RE: OSRR vs. OWL-S, WSMO, and others

I agree. In the initial discussion and description about OSRR approach in
paper:

http://ftp.informatik.rwth-aachen.de/Publications/CEUR-WS/Vol-140/paper1.pdf


the title of section three is just "3. MESSAGE-ORIENTED SEMANTIC WEB
SERVICES".

By transferring message in XML document directly via HTTP, we can connect
distributed machines and programs together without the WSDL/SOAP framework.
Thus semantic Web services should describe the meaning inside the
message/XML document, without concerning about the framework by which the
message is transferred.

SOAP is good for programmers by the OOP approach.
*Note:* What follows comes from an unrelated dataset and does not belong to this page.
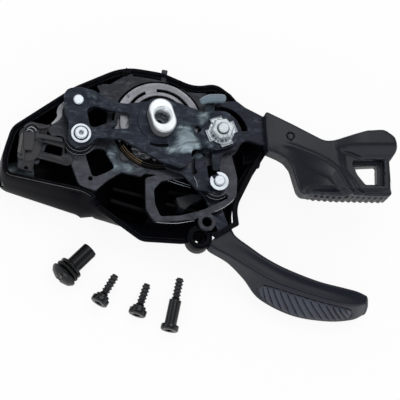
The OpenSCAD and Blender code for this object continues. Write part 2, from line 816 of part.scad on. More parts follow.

However, in OSRR, the
first task for programmers is to process the XML document before they jump
into OOP. That's the only difference. You can do whatever you want to do in
the traditional OOP approach. 

Please take a quick look on the diagram I draw for my article, you may find
that in SOAP, computer will do the serialization/deserialization to create
an XML document (SOAP message). In OSRR, programmers have to do such work
themselves because most of the consumers of their services may not be
programmers, thus such message does not need to contain varied jargons. 

Best wishes,

Xuan



-----Original Message-----
From: Yves Lafon
To: Battle, Steven Andrew
Cc: public-sws-ig@w3.org
Sent: 1/26/06 10:20 AM
Subject: RE: OSRR vs. OWL-S, WSMO, and others


On Wed, 25 Jan 2006, Battle, Steven Andrew wrote:

> The REST vs. SOAP debate is interesting and each style has its place.
> For B2B web-services I prefer SOAP, for B2C REST provides a
lightweight
> alternative. However, the process model should be independent of these
> concerns.

The REST vs SOAP debate as in "eating a soup with a spoon and with 
pleasure" and the spoon vs pleasure debate? :)
SOAP is not an architectural style, it's a message processing format
mixed 
with protocol bits. I'd rather see a debate between REST vs Message 
Oriented Architecture.
Thanks,

-- 
Yves Lafon - W3C
"Baroula que barouleras, au tiéu toujou t'entourneras."